Wednesday, September 5, 2007

reprint of the boston globe piece

Finally an article I can get behind. This one finally nailed it on the head where all things Linden Lab are concerned. 2 million US$ per day being traded before gambling became illegal in Second Life. Hard to believe but that may be true; seems like a hot bed for money laundering if you ask me. However I am sure the Feds are very keen as to what is going on in Second Life these days. Anyways the unpopular Zen Linden also has a few things to say in this article I was not surprised to read his limited view of Second Life as a place to socialize and advertise. Yawn Zen get out more visit some of the role play, residential, and unique communities popping up in Second Life. Even Linden Lab might be shocked at how creative ppl are when they are NOT making 30KUS for doing a project.

Read it;

Even a virtual economy needs a Ben Bernanke
Zee Linden - the online persona of John Zdanowski, Linden Lab's CFO - manages the economy of Second Life. Zee Linden - the online persona of John Zdanowski, Linden Lab's CFO - manages the economy of Second Life. (LINDEN LAB VIA ASSOCIATED PRESS)

By Associated Press | September 5, 2007

NEW YORK - Just before a global credit squeeze roiled US financial markets this summer, an equally dramatic financial crisis threatened Second Life, the much-hyped online world.

On July 25, the company controlling Second Life said it would no longer allow gambling. Economic activity was cut by nearly half as gambling halls shut down.

That's a recipe for disaster in any economy, with job losses and a possible currency collapse, but the online world stayed on an even keel. That's in part due to the fact that few people make a living there. But Second Life's equivalent of Ben Bernanke, chairman of the Federal Reserve, also keeps a firm grip on the currency.

It's just one example of how economists and virtual worlds are teaming up, to mutual benefit. Outside Second Life, a game company just hired its first full-time economist. Another economist, coming from the academic side, believes that just as virtual economies need economists, so economists need virtual economies - to experiment with.

The Second Life equivalent of Bernanke is John Zdanowski, chief financial officer at Linden Lab, which runs the online world. Using Second Life software, he spoke to the Associated Press in Linden Lab's virtual headquarters.

Before the gambling crackdown, "residents" exchanged about 2 million US dollars a day in Second Life. That dropped to $1 million shortly after. Gambling wasn't quite as important as those figures indicate, Zdanowski said. Second Life is more than an online Las Vegas - it's a place for socializing, games, advertising, and other activities enabled by a world where residents can, with sufficient skill, create almost anything they want out of thin air.

Gambling inflated the economic activity because it meant small amounts of money changed hands relatively quickly, often several times a day.

But the gambling shutdown was still a potential problem, because Second Life has its own currency. The Linden dollar is convertible to US dollars at an ostensibly floating exchange rate.

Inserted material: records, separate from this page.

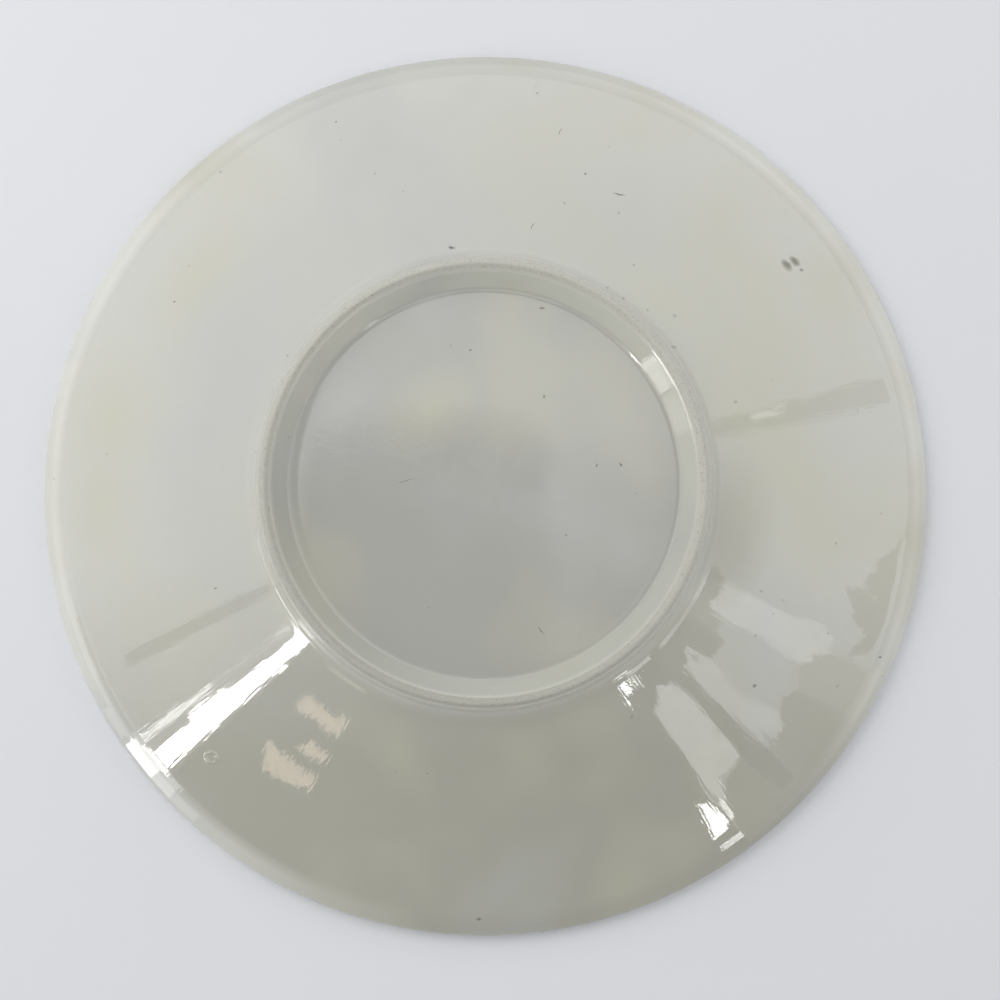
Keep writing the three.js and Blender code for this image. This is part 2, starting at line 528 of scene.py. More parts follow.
# Sizes of the patterns. The picture shows nothing finer than 0.16 mm, a pixel's width. The clay's grit is
# 0.1 mm and the streaks in the glaze are 0.2 mm wide, too fine to show, so both are drawn coarser, two
# pixels wide. So are the pinholes, whose largest radius is a share of their spacing.
CLOUD_SIZE = 30 * MM
CRUMB_SIZE = 0.9 * MM
CRUMB_REACH = 0.3 * MM
GRIT_SIZE = 0.3 * MM
GRIT_HEIGHT = 0.04 * MM
PEEL_SIZE = 1.2 * MM
STREAK_SIZE = 0.35 * MM
PINHOLE_SPACING = 4.2 * MM
LARGEST_PINHOLE = 0.07

# Along the run of the glaze a pattern is drawn out eightfold; across it, it is true to size at 50 mm
RUN_RADIUS = 50 * MM
RUN_STRETCH = 0.125

# How deep under the surface the marks go, so that the curved skin never leaves them
MARK_REACH = 1 * MM
TEAR_REACH = 3 * MM
POOL_REACH = 9 * MM

# What the marks do to the glaze: table, share of a mark that is fully dark, darkest tone, and colour
MARK_TONES = (
    (DARK_SPECKS, 0.3, 1, "grime"),
    (FAINT_SPECKS, 0.3, 0.45, "grime"),
    (SCRATCHES, 0.5, 1, "grime"),
    (IRON_SPOTS, 0.35, 1, "stain"),
)


def underside_height(radius, sizes):
    """Height of the finished underside at a radius."""
    if radius < sizes.foot_inner_radius:
        return recess_high.z - sizes.glaze_thickness
    return sizes.foot_wall_height + (radius - sizes.foot_wall_radius) * math.tan(sizes.flange_slope)


def distance_to_mark(tree, place, mark, sizes, reach):
    """Distance from a mark's middle, 1 at its outline; reach is how far it goes into the glaze."""
    radius, turn, length, width, lie = mark
    radius *= MM
    turn = math.radians(turn)
    middle = (radius * math.cos(turn), -radius * math.sin(turn), underside_height(radius, sizes))
    inside = add(tree, "Mapping", {
        "Vector": place,
        "Location": middle,
        "Rotation": (0, 0, -math.radians(lie)),
        "Scale": (length * MM, width * MM, reach),
    }, vector_type="TEXTURE")
    return add(tree, "VectorMath", {0: inside[0]}, operation="LENGTH")["Value"]


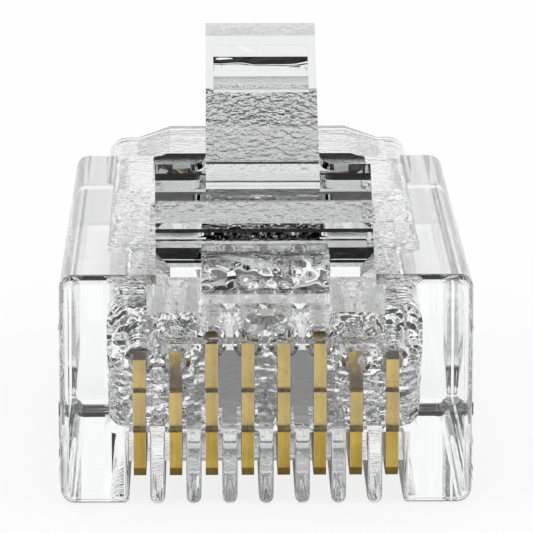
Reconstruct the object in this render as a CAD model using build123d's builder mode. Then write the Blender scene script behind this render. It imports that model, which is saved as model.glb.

Losing even 10 or 20 percent of its real economy set it up for a currency crisis, as gamblers and gambling hall operators tried to cash in their gains for US dollars and put their money to use elsewhere.

If the exchange rate started to plummet, remaining, nongambling residents would also feel compelled to trade their virtual dollars for real ones, making the currency nearly worthless. Zimbabwe is currently struggling with that kind of hyperinflation. But in Second Life, that's not what happened.

"The reason it hasn't hit the exchange rate is that we were exercising one of the controls we have," Zdanowski said.

Linden Lab has for more than a year put a ceiling on the value of its currency. It's done that by selling Linden dollars on the currency exchange for around 270 to the US dollar, and that's where the exchange rate has stayed since then. In a year, the company has made about $5 million on this trade.

Like China, "we basically manage the supply of our currency so that the exchange rate stays fixed against the US dollar," Zdanowski said.

With visitors taking money out of the world because of the gambling shutdown, Linden Lab simply stopped selling its currency to compensate for the greater supply of Linden dollars for sale on the exchange.

Eve Online, an online science-fiction game, has avoided some of the complications of having an online currency by banning its conversion to real money. Yet the company this summer hired its first full-time economist to keep tabs on what goes on inside the game and to look at whether more complex financial institutions, like banks, are needed, and try to cultivate relationships with real-world academic institutions.